How to Paint Floors Essentials

Painting your floors is one of the cheapest, quickest and easiest way to update the look of any of the rooms in your home. Compared to walls and ceilings, we often notice the floors because while we rarely look at them, we often feel them.

One of the main advantages of painting floors is that they are applicable to any floor – whether its wood, stone or concrete. Once the paint cures and sets, it’ll also require less maintenance compared to other floor coverings like wood that will require yearly staining and tiles that needs regrouting. Finally, minor damages are repairable and it takes only a fraction of the costs of other flooring materials.

If you are convinced that you want to paint your floors and do-it-yourself while you’re at it, keep reading to know more.

Whether it’s wood or concrete, its best to know if your subfloor is suitable for painting. So, can your existing floors be painted?

In general, laminate, vinyl and linoleum may not be painted. Paint is commonly recommended for concrete and hardwood-based flooring.

Painting Wood Floors

Historically, wood floors are the first ones to be painted as far back in the 1700s mainly for aesthetic reasons. While the last few centuries have waned its popularity, painted wood floors are making a comeback because of certain innovations and of course, economics. There are different varieties and shades of paints available making it possible to create visually satisfying patterns and designs and its not that costly to be creative.

When it comes to wood floors, try to find out about the type of hardwood flooring you have, the paint recommended for it and the type of finish it has. Be sure to re-sand the surface to remove the old stain and finish before applying the paint. Ensure that sufficient sanding is done – meaning all of the existing finish and stain is removed and you are left with nothing but bare wood flooring. A word of caution when sanding though, try not to put too much weight on the machine and do not focus on a specific area for too long as it may cause an uneven surface afterwards.   Test the paint on a small location first to check if its compatible with your wood flooring.

This is very important. If you have painted floors that ages back to 1970 or earlier, its best to have professionals handle paint removal or, if possible, have the old painted flooring replaced because paint before 1970 has lead which is highly toxic. Exposure to lead can cause serious illnesses.

Painting Concrete Floors

Compared to wood floors, there are some tests you need to do if you have concrete floors. First of these if the moisture test that determines if paint can tolerate moisture on the concrete’s surface. To test if there is excessive moisture, cut a piece of plastic crap, about 2×2 inches and place it on the concrete to be pasted securing and sealing all the edges with a duct tape. Leave it for 24 hours if you find that there is water inside or that the plastic wrap is damp, the floor cannot be painted. Consult local contractors to help you fix the problem.
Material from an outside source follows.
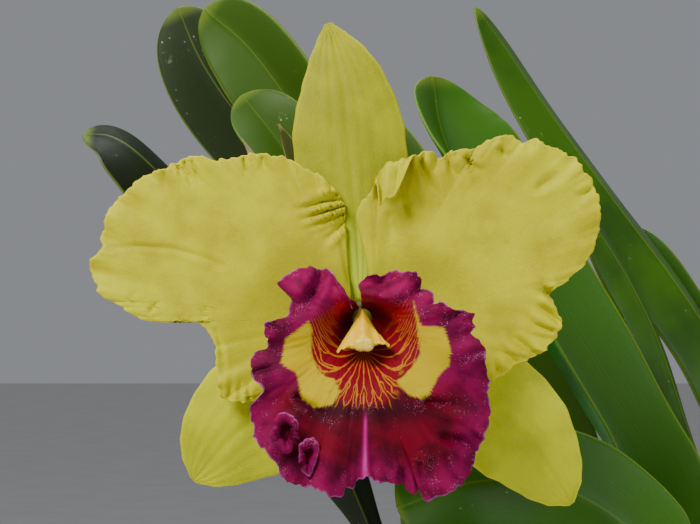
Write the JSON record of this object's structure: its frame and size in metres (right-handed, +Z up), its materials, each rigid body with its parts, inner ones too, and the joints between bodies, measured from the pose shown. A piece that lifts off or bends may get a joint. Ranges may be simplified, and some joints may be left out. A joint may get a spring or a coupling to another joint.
{
  "type": "cattleya orchid",
  "caption": "Flowering cattleya orchid: a large bloom with a frilled trumpet lip, folded strap leaves and furrowed pseudobulbs, rooted in bark in a plain clay pot.",
  "frame": {"origin": "centre of the pot's underside, on the surface it stands on", "axes": "+Z up the plant; -Y the way the bloom faces; +X to the right of someone looking at the bloom"},
  "size_m": [0.2572, 0.1793, 0.4145],
  "materials": {
    "clay": "matte",
    "bark": "matte",
    "rhizome": "matte",
    "pseudobulb": "satin",
    "leaf": "satin",
    "sheath_green": "matte",
    "sheath_dry": "matte",
    "stem": "satin",
    "sepal": "satin",
    "petal": "satin",
    "lip": "satin",
    "column": "satin"
  },
  "bodies": {
    "root": {"pot": "clay", "bark_mix": "bark", "rhizome": "rhizome", "pseudobulb_a": "pseudobulb", "pseudobulb_b": "pseudobulb", "pseudobulb_c": "pseudobulb", "pseudobulb_d": "pseudobulb", "pseudobulb_e": "pseudobulb", "pseudobulb_f": "pseudobulb", "pseudobulb_g": "pseudobulb", "backbulb": "pseudobulb", "leaf_1": "leaf", "leaf_2": "leaf", "leaf_3": "leaf", "leaf_4": "leaf", "leaf_5": "leaf", "leaf_6": "leaf", "leaf_7": "leaf", "leaf_8": "leaf", "leaf_9": "leaf", "leaf_10": "leaf", "flower_sheath": "sheath_green", "dry_sheath": "sheath_dry", "flower_stem": "stem", "sepal_dorsal": "sepal", "sepal_left": "sepal", "sepal_right": "sepal", "petal_left": "petal", "petal_right": "petal", "lip": "lip", "column": "column", "anther_cap": "column"}
  },
  "joints": []
}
The second test is the porosity test. This is to identify if the concrete has a coating finish that needs to be removed. to do this test simply sprinkle water on the concrete floors surface. If the water droplets get soaked up by the concrete then we are all ready to start painting. If it remains on the surface then we need to have that coating removed.

Clean and clear

Whether you are working with concrete or wood flooring remember to clean it up pristinely after the finishes have been removed. There should be no dust, debris and residue left in order to achieve a smooth and welcoming finish.

After sanding be sure to sweep or vacuum the surface and wash it with detergent or soap and allow to dry for 24 hours at least. If washing is not possible then thoroughly mop and re-mop until the surface is squeaky clean before applying paint.